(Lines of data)
- - -
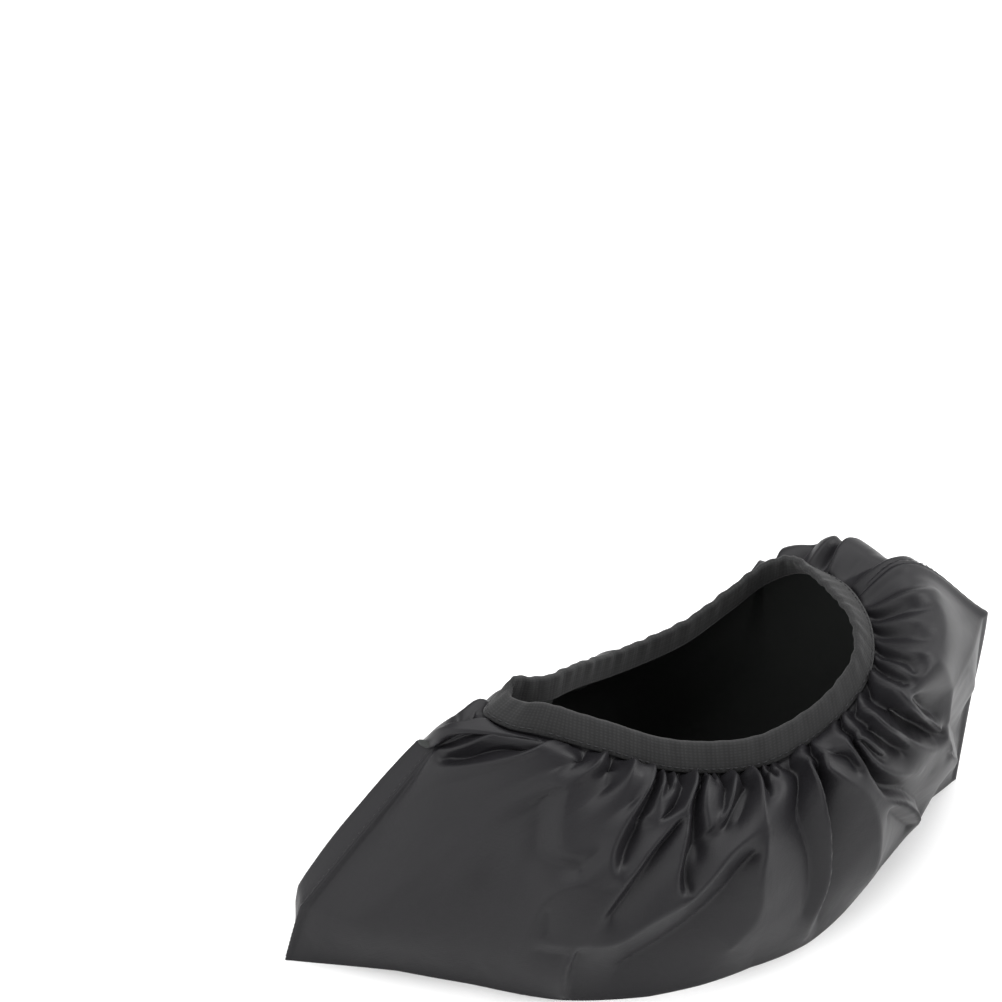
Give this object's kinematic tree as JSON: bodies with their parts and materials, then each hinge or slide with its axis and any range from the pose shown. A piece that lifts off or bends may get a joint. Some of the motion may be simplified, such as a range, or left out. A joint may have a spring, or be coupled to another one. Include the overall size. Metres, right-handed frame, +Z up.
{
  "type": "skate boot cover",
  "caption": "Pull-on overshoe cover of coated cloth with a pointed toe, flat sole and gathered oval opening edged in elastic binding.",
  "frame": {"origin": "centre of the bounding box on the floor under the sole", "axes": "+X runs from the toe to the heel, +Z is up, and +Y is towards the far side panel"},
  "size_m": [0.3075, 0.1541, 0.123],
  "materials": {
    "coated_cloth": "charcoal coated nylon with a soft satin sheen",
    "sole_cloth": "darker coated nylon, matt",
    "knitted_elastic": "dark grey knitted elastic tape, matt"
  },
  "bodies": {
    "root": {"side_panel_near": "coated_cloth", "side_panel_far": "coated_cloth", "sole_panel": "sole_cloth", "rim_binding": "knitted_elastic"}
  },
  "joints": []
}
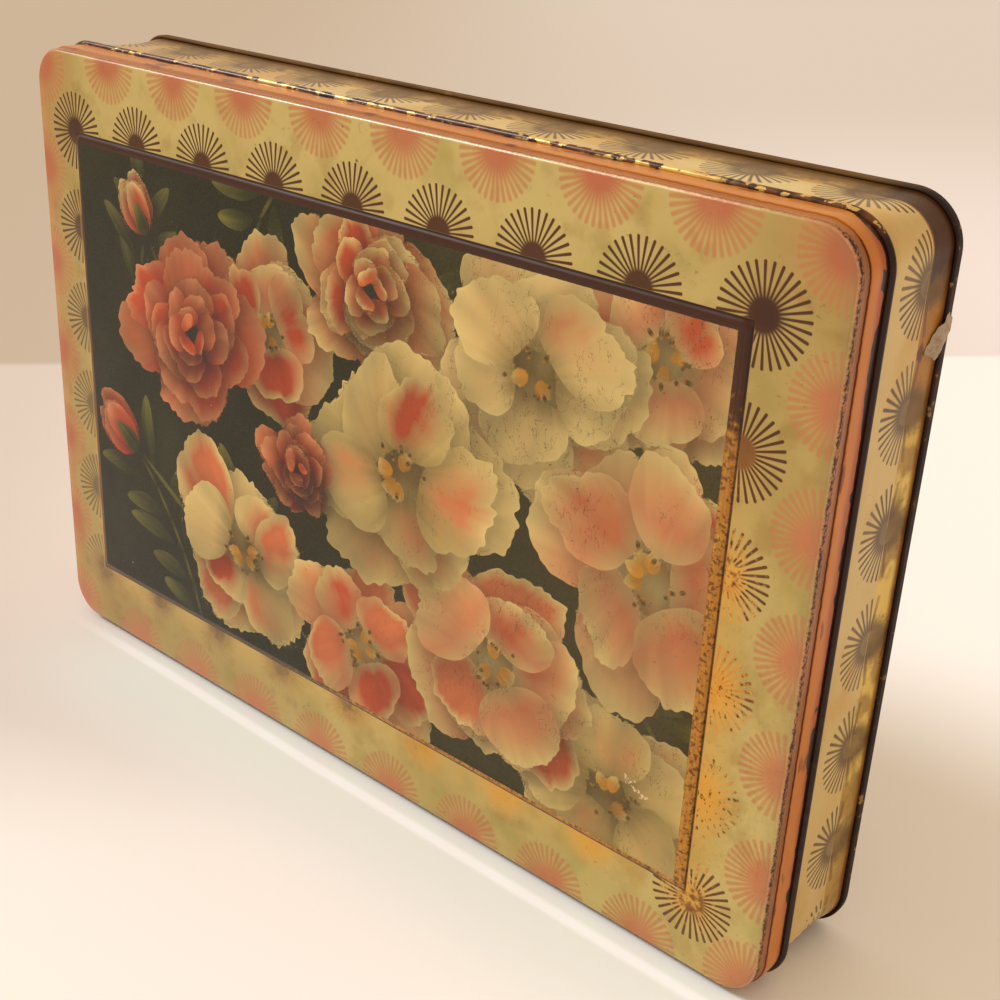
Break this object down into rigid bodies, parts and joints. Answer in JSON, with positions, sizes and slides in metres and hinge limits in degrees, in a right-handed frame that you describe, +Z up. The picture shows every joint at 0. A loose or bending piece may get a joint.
- - -
WORK REQUIRED ->
Give the entries again in full, exactly as they are written.

SOLUTION BELOW ->
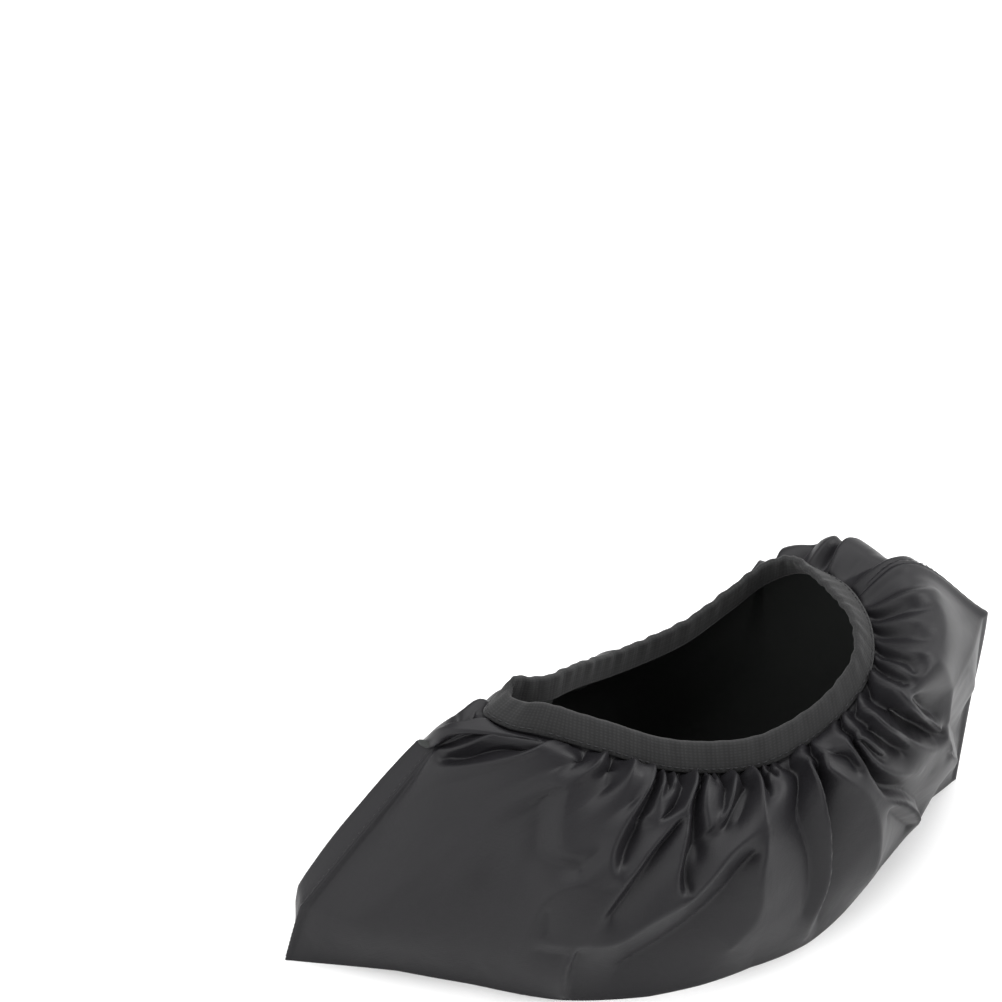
Give this object's kinematic tree as JSON: bodies with their parts and materials, then each hinge or slide with its axis and any range from the pose shown. A piece that lifts off or bends may get a joint. Some of the motion may be simplified, such as a range, or left out. A joint may have a spring, or be coupled to another one. Include the overall size. Metres, right-handed frame, +Z up.
{
  "type": "skate boot cover",
  "caption": "Pull-on overshoe cover of coated cloth with a pointed toe, flat sole and gathered oval opening edged in elastic binding.",
  "frame": {"origin": "centre of the bounding box on the floor under the sole", "axes": "+X runs from the toe to the heel, +Z is up, and +Y is towards the far side panel"},
  "size_m": [0.3075, 0.1541, 0.123],
  "materials": {
    "coated_cloth": "charcoal coated nylon with a soft satin sheen",
    "sole_cloth": "darker coated nylon, matt",
    "knitted_elastic": "dark grey knitted elastic tape, matt"
  },
  "bodies": {
    "root": {"side_panel_near": "coated_cloth", "side_panel_far": "coated_cloth", "sole_panel": "sole_cloth", "rim_binding": "knitted_elastic"}
  },
  "joints": []
}
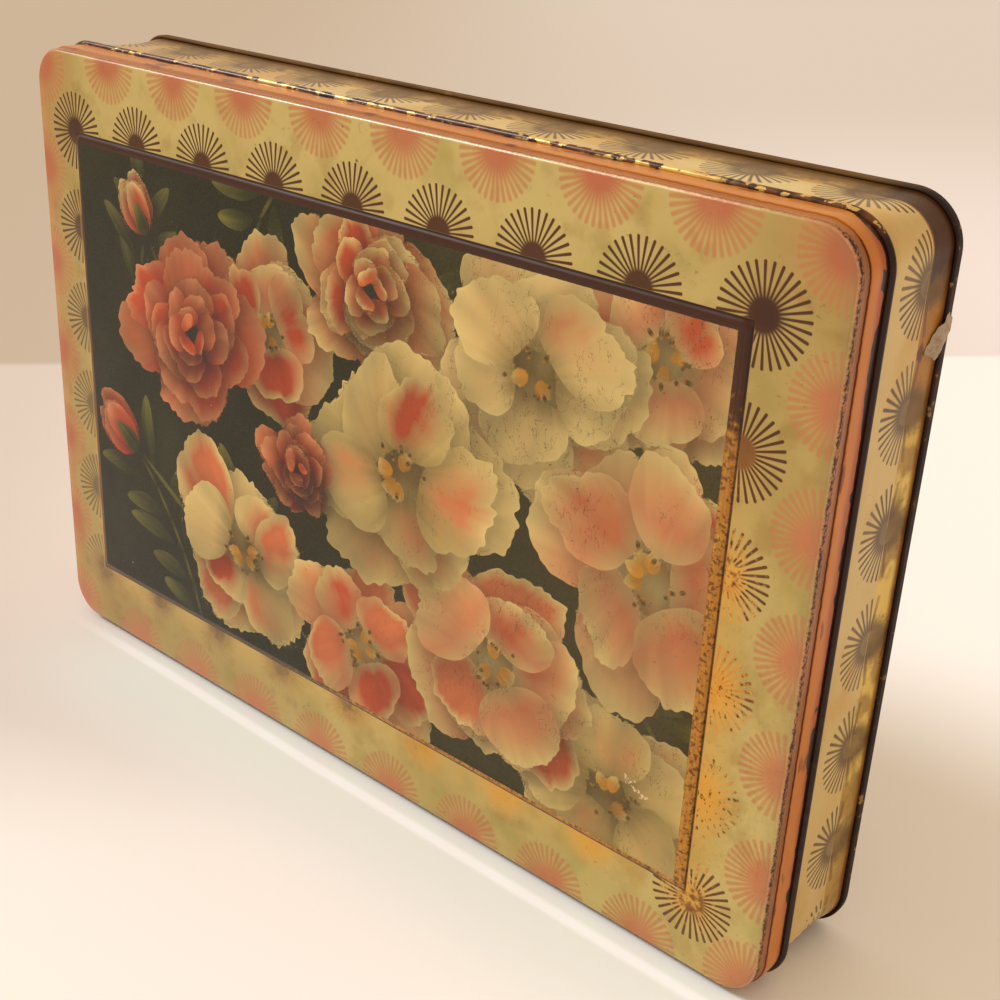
Break this object down into rigid bodies, parts and joints. Answer in JSON, with positions, sizes and slides in metres and hinge limits in degrees, in a right-handed frame that you describe, +Z up. The picture shows every joint at 0. A loose or bending piece may get a joint.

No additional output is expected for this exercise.